• **What to produce**:
Where a line contains the string "data", copy that line.

• **Given material**:
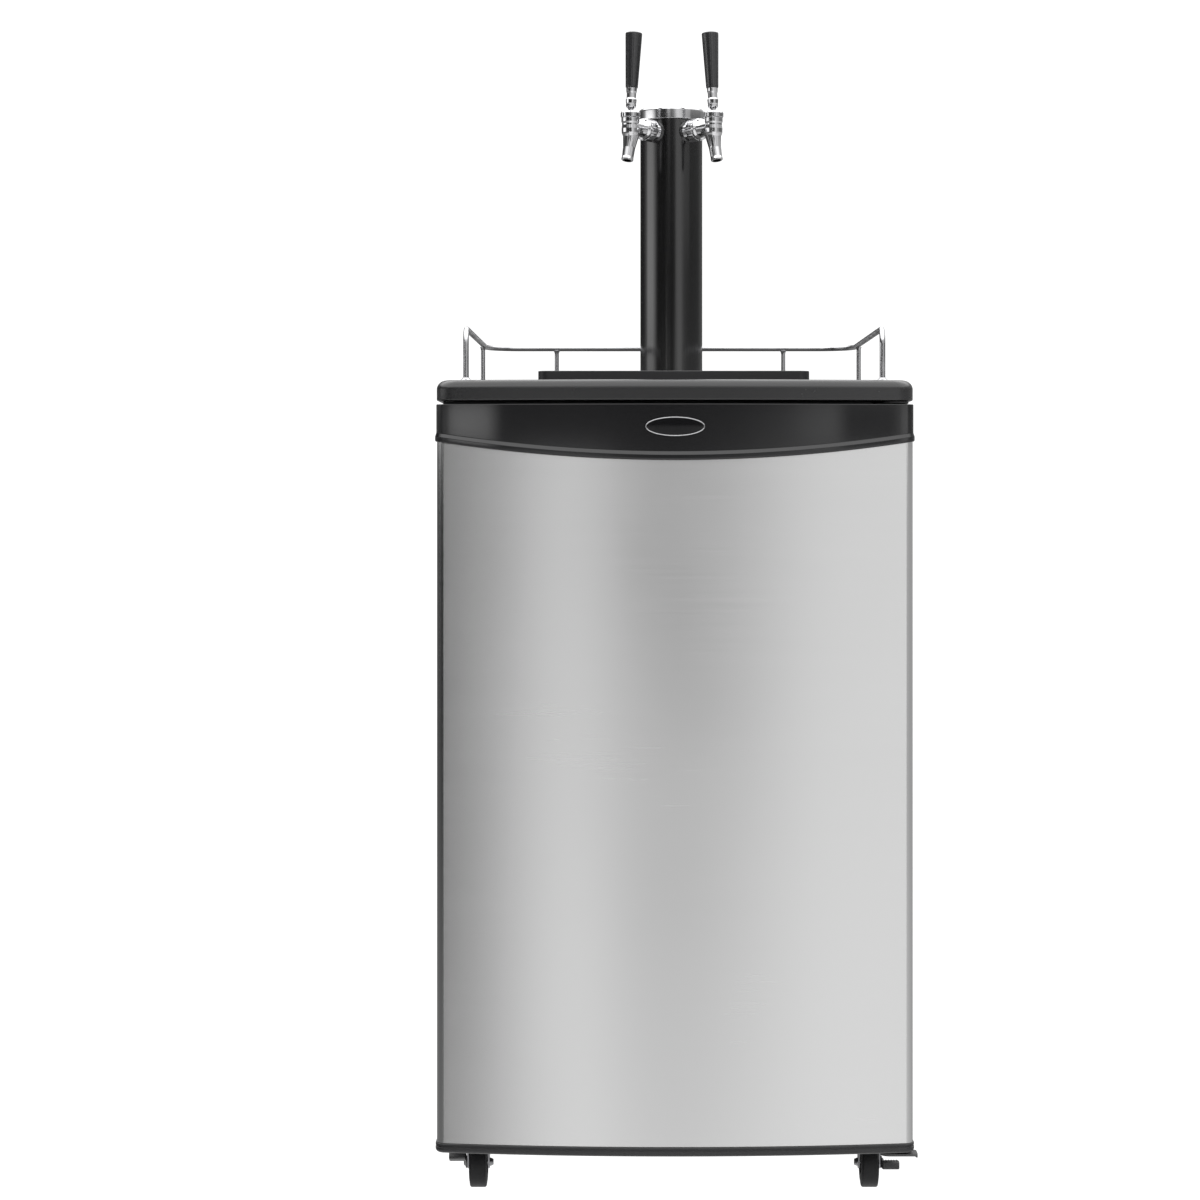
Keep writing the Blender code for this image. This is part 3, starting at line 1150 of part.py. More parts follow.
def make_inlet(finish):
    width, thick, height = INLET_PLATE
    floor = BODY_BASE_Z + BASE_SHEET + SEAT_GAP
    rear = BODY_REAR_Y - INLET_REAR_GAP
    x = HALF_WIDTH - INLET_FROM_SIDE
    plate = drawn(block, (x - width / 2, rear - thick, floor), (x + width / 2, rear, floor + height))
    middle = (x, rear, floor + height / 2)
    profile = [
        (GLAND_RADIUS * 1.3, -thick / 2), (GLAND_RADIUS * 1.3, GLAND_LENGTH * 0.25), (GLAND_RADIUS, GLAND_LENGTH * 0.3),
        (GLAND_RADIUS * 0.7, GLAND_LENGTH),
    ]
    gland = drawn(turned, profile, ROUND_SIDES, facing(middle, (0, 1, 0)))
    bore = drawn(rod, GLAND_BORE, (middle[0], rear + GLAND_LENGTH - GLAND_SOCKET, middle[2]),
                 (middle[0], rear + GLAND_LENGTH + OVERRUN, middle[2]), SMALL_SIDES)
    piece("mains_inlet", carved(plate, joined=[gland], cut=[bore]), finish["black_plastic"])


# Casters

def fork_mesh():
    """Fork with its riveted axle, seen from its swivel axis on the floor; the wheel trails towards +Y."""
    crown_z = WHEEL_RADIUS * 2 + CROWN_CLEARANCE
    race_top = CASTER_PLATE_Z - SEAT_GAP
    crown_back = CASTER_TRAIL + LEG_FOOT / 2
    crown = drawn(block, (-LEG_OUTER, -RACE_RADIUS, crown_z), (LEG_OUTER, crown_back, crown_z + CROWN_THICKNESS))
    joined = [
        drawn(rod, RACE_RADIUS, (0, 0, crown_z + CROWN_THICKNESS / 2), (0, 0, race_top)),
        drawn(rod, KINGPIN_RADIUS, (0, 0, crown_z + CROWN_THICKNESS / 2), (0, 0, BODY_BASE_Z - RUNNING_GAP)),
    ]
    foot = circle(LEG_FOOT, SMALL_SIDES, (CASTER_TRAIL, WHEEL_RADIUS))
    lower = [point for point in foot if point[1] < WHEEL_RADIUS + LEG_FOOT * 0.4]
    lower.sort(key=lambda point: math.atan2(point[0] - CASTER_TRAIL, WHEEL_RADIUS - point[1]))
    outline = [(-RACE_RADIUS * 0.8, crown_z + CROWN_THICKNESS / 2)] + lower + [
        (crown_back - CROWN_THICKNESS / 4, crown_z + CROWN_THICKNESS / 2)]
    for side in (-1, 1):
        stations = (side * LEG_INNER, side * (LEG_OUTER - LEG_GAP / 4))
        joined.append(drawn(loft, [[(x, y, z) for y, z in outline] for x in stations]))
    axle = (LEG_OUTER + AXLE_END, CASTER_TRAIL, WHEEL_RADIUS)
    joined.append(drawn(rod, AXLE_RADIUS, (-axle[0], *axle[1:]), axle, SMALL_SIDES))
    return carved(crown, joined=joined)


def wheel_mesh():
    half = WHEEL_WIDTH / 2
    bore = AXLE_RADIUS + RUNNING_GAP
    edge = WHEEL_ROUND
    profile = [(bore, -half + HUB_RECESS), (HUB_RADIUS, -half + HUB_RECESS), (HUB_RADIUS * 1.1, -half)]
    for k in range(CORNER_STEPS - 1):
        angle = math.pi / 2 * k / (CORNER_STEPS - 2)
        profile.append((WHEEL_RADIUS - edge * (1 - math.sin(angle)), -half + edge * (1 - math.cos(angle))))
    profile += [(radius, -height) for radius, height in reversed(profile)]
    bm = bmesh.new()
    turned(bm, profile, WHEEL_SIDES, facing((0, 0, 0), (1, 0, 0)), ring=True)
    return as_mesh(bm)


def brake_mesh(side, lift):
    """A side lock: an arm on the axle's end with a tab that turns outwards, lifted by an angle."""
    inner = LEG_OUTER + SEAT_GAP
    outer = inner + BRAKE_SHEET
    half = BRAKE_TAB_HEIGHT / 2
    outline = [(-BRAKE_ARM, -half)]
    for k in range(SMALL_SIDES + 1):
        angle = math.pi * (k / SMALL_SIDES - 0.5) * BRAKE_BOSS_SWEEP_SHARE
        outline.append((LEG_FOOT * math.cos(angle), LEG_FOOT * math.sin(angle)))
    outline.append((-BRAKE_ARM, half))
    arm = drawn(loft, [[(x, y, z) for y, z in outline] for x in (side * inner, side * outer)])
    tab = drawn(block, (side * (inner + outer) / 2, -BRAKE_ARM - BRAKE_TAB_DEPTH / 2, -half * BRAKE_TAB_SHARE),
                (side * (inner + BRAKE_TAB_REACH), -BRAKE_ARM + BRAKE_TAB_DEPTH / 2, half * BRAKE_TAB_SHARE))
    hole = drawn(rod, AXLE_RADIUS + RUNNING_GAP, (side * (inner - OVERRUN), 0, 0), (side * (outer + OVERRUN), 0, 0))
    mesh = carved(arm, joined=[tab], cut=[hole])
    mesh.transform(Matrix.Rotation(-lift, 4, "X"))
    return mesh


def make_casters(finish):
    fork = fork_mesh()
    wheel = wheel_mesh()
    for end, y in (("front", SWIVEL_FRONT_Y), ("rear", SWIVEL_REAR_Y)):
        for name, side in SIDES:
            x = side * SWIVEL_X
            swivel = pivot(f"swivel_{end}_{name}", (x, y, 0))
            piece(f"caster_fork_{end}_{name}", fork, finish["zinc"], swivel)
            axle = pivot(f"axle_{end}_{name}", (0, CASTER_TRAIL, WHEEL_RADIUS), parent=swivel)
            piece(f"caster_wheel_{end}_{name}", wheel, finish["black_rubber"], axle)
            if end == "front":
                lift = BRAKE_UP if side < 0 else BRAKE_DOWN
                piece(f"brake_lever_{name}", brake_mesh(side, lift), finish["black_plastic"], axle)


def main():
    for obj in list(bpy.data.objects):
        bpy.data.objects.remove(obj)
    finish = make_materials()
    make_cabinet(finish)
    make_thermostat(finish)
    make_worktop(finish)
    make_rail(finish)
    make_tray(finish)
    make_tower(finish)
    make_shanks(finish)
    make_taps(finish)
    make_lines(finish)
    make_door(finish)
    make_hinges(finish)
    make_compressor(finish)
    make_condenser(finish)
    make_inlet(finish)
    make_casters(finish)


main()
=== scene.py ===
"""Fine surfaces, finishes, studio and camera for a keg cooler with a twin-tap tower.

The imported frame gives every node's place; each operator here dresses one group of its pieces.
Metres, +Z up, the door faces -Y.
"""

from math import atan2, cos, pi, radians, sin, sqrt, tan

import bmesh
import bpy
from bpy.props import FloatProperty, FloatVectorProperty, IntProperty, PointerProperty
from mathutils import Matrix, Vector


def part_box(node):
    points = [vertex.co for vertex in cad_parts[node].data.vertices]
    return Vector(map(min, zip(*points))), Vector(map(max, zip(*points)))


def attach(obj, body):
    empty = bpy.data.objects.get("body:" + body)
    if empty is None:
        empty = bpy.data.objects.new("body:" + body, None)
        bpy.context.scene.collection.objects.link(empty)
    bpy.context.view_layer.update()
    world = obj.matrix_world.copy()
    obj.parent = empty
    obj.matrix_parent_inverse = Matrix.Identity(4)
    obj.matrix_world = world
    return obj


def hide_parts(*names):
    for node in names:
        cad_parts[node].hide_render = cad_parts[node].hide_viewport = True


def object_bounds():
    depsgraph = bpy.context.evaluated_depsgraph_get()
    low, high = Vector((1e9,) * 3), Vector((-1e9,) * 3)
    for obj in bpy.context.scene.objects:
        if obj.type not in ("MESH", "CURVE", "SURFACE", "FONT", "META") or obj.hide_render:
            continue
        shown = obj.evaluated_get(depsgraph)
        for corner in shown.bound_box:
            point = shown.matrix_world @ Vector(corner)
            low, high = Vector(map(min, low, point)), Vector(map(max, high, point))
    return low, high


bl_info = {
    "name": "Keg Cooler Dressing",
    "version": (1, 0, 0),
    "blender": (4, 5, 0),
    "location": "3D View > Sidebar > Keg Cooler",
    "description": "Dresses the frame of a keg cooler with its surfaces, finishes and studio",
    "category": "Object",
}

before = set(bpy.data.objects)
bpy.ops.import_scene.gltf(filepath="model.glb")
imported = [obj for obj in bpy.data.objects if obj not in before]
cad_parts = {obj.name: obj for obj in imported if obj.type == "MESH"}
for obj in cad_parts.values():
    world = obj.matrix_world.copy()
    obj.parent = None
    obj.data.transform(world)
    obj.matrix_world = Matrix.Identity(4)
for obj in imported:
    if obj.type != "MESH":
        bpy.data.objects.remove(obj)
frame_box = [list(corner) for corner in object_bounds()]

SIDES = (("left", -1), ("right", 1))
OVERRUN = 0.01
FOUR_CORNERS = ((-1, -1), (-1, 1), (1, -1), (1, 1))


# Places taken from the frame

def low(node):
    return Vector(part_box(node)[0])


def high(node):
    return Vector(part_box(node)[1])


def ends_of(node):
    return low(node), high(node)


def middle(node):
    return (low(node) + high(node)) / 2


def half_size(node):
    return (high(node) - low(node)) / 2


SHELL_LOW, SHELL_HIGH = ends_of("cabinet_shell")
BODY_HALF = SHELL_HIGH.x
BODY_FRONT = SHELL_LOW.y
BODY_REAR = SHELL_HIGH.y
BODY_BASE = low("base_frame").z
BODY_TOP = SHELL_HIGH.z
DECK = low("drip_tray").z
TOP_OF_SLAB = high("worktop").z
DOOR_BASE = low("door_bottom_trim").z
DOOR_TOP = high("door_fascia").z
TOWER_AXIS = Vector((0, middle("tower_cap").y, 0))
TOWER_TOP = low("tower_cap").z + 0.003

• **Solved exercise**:
    for obj in list(bpy.data.objects):
        bpy.data.objects.remove(obj)
    points = [vertex.co for vertex in cad_parts[node].data.vertices]
    empty = bpy.data.objects.get("body:" + body)
        empty = bpy.data.objects.new("body:" + body, None)
before = set(bpy.data.objects)
imported = [obj for obj in bpy.data.objects if obj not in before]
    obj.data.transform(world)
        bpy.data.objects.remove(obj)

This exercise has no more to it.